:: TASK MATERIAL ::
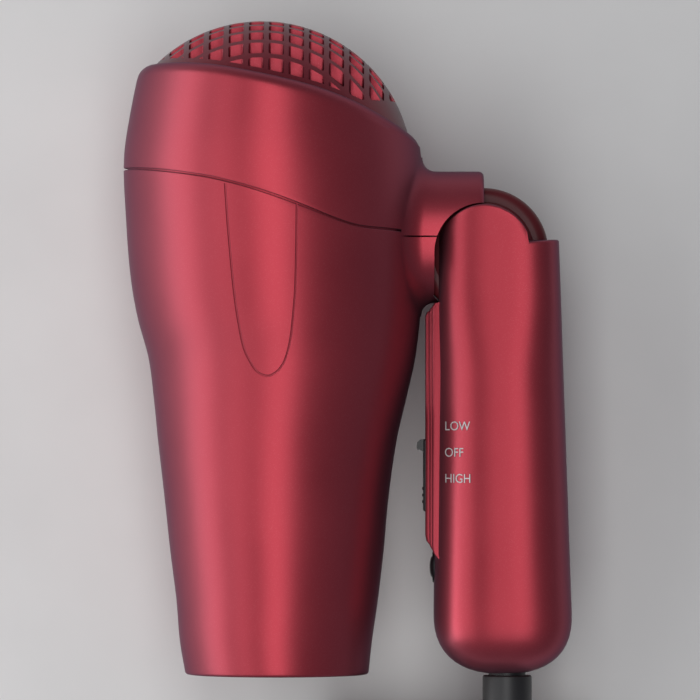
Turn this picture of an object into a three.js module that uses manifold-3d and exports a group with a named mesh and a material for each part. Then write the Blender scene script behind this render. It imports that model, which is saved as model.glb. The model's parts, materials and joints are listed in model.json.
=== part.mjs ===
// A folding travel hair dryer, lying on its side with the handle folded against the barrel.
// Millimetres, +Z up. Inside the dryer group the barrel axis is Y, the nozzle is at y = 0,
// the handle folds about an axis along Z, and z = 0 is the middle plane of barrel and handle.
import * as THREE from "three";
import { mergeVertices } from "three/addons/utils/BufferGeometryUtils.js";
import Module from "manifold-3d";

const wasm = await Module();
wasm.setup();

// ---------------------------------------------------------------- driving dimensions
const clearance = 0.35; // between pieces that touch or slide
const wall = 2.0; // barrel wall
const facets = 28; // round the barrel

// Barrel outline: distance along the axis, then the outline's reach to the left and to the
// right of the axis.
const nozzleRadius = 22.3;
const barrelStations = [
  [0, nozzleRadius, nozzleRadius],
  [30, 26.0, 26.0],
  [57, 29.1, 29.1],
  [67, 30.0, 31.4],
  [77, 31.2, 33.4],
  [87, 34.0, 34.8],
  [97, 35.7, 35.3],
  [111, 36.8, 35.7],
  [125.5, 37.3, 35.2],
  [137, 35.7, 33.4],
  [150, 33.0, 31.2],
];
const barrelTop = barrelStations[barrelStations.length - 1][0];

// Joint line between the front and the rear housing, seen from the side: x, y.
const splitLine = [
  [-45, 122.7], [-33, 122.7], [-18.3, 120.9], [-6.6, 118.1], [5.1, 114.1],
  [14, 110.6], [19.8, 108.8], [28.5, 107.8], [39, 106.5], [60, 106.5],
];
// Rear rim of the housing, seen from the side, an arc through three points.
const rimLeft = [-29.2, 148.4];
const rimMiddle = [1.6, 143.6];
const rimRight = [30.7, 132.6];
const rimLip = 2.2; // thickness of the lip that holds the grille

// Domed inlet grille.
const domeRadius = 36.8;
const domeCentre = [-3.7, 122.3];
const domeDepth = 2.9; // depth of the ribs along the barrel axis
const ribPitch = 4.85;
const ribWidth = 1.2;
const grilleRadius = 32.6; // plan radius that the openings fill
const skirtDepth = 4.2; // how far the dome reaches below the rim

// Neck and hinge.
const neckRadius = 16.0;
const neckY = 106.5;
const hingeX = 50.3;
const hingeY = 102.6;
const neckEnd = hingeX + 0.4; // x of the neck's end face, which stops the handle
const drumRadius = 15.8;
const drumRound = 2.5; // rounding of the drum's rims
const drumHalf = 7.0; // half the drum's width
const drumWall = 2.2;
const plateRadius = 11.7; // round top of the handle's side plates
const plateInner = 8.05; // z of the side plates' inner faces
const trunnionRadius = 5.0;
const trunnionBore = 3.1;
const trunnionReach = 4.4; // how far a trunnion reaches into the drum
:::
:: TASK MATERIAL ::
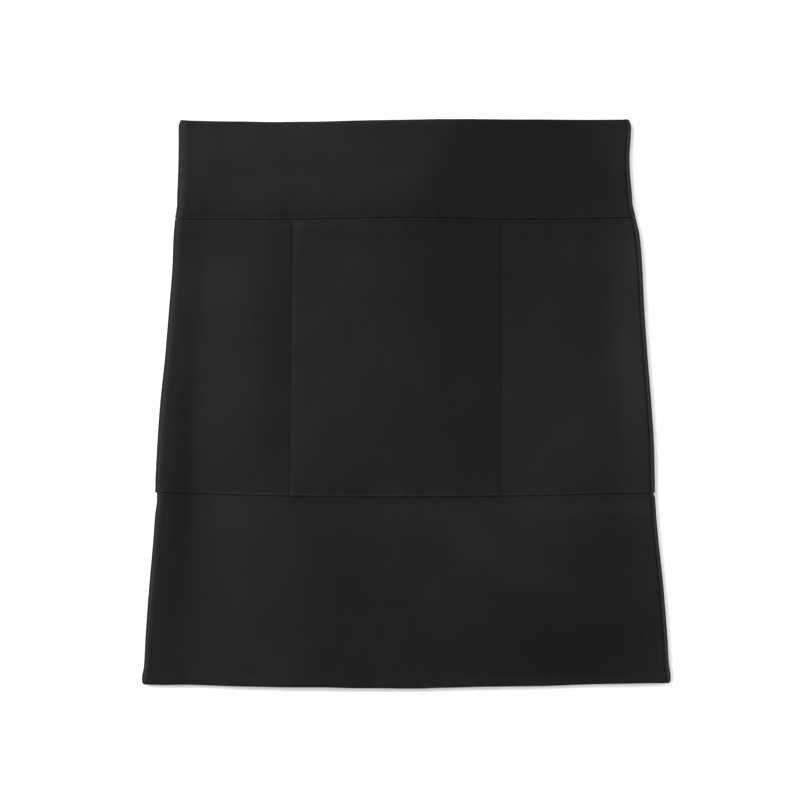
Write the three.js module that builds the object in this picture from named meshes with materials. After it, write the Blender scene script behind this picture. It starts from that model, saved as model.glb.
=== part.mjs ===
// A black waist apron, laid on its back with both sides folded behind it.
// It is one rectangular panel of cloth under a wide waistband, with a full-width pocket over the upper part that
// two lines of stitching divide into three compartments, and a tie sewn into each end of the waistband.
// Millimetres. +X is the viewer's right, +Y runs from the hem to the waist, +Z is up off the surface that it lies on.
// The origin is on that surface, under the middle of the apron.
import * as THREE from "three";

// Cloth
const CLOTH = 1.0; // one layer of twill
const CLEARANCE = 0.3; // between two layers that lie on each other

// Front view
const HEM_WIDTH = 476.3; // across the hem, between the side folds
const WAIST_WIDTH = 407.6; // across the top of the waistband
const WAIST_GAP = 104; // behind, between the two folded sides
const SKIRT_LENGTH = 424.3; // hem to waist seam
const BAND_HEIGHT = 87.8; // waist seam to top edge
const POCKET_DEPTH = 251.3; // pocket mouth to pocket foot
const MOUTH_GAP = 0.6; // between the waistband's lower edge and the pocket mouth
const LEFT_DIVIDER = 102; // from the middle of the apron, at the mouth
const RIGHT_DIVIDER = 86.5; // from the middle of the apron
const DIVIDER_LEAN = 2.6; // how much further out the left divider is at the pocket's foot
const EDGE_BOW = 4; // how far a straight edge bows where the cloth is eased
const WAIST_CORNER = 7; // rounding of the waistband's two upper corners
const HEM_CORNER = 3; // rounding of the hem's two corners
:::
→ TASK DIRECTIONS:
Using the entries above, repeat only the lines from the one containing "Turn this picture" through the one containing "wasm.setup();", end lines included.

→ TASK OUTPUT:
Turn this picture of an object into a three.js module that uses manifold-3d and exports a group with a named mesh and a material for each part. Then write the Blender scene script behind this render. It imports that model, which is saved as model.glb. The model's parts, materials and joints are listed in model.json.
=== part.mjs ===
// A folding travel hair dryer, lying on its side with the handle folded against the barrel.
// Millimetres, +Z up. Inside the dryer group the barrel axis is Y, the nozzle is at y = 0,
// the handle folds about an axis along Z, and z = 0 is the middle plane of barrel and handle.
import * as THREE from "three";
import { mergeVertices } from "three/addons/utils/BufferGeometryUtils.js";
import Module from "manifold-3d";

const wasm = await Module();
wasm.setup();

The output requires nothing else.